Given a data vector with n samples and p parameters:
$$ \begin{Bmatrix} y_i, x_{i1},\cdot \cdot \cdot ,x_{ip} \end{Bmatrix}^{n}_{i=1} $$
Where the dependent variable y and the p-size vector of regressors x are assumed to be a linear relationship. Where the error variable ε was modeled such that it is the minimum and ideally it experiences an unobserved random variable. i.e. “noise”.
Then ideally we want to find β where the model has the form:
$$ y_i = \beta_0 + \beta_1 x_1 + \cdot \cdot \cdot + \beta_p x_{ip} + \varepsilon_i = x^T \beta + \varepsilon $$
Or simply
$$ y = X \beta + \varepsilon $$
Where
$$ y = \begin{Bmatrix} y_1, \cdot \cdot \cdot y_n \end{Bmatrix}^T $$
$$ X = \begin{pmatrix} x^T_1 \\\ \cdot \\\ \cdot \\\ \cdot \\\ x^T_n \end{pmatrix} = \begin{pmatrix} 1 & x_{11} & \cdot\cdot\cdot & x_{1p} \\\ & & \cdot & \\\ & & \cdot & \\\ & & \cdot & \\\ 1 & x_{n1} & \cdot\cdot\cdot & x_{np} \end{pmatrix} $$
and
$$ \beta = \begin{pmatrix} \beta_0 \\\ \beta_1 \\\ \cdot \\\ \cdot \\\ \cdot \\\ \beta_p \end{pmatrix} , \varepsilon = \begin{pmatrix} \varepsilon_1 \\\ \cdot \\\ \cdot \\\ \varepsilon_n \end{pmatrix} $$
Hence for a line, you are solving for the equation with one parameter $$y = \beta_0 + \beta_1 x$$ and for a plane there will be two parameters. $$y = \beta_0 + \beta_1 x_1 + \beta_2 x_2$$
Least-squares estimation: #
Since y and x are assumed to be a linear relationship and we would like to find the “best” β which solve the system of equations and to minimize ε. Hence let: $$ \varepsilon = L(X,y,\hat{\beta})=\left | X\hat{\beta}-y \right |^2 = (X\hat{\beta} - y)^T(X\hat{\beta}-y) \ $$ $$ = y^Ty - y^TX\hat{\beta} - \hat{\beta}^TX^Ty + \hat{\beta}^TX^TX\hat{\beta} $$ Where L is called the Loss function, essentially the error term is modeled with the input X, y, β. Since X, y is the original data we want to “fit”, therefore we can find the “best” β at which L(X, y, β) is minimized.

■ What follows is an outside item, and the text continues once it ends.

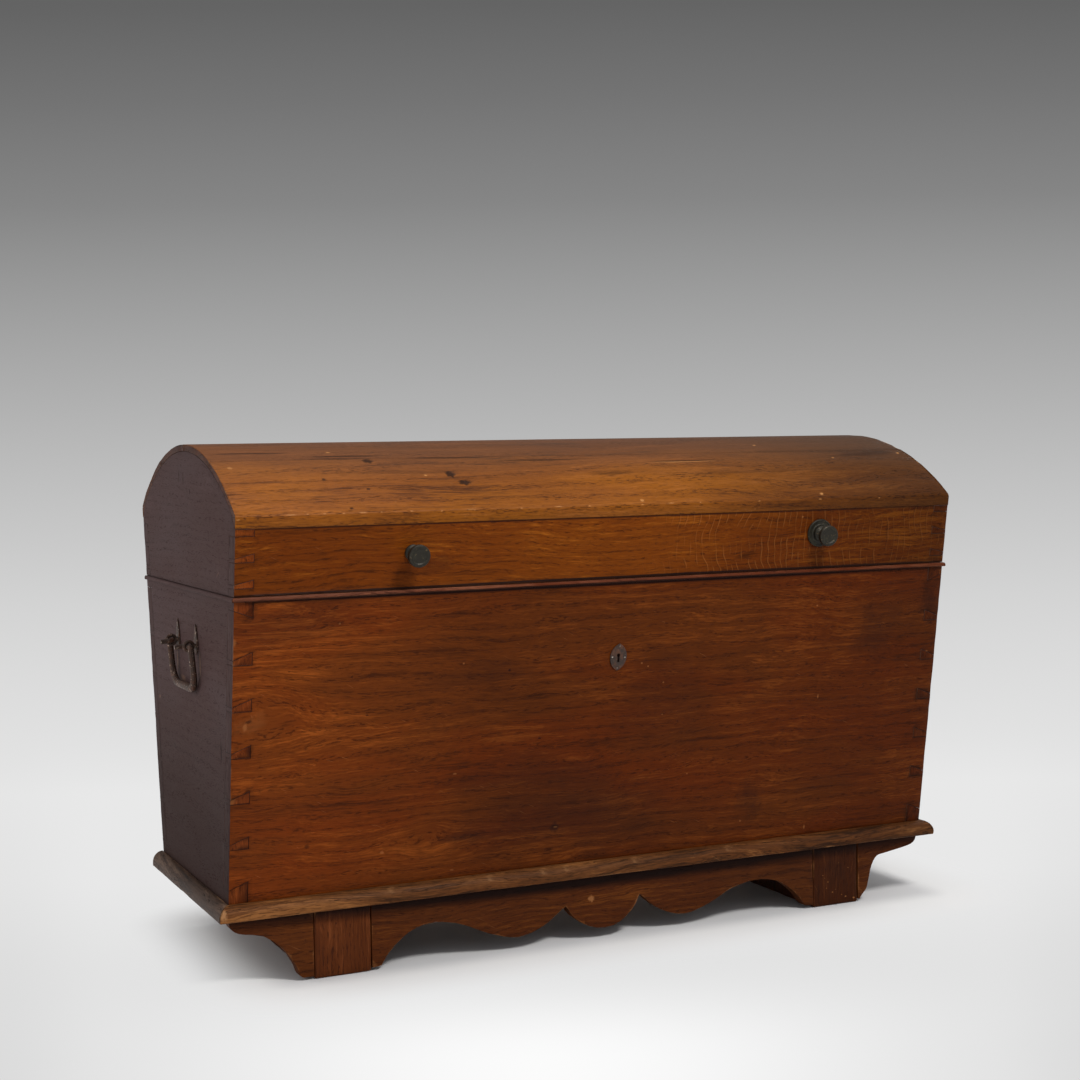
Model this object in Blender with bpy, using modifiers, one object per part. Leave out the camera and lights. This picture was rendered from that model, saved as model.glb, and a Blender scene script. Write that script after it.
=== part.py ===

Hence the first derivative of L(X, y, β):
$$ \frac{\partial L(X,y,\hat{\beta})}{\partial \hat{\beta}} = -2X^Ty+2X^TX\hat{\beta} $$
Since X, y is fixed and known and we only interested in the “best” β therefore:
$$ \hat{\beta} = (X^TX)^{-1}X^Ty $$
This is the case for the Simple Linear Regression.
This concludes the Hello World! 🌎 Thank you for reading!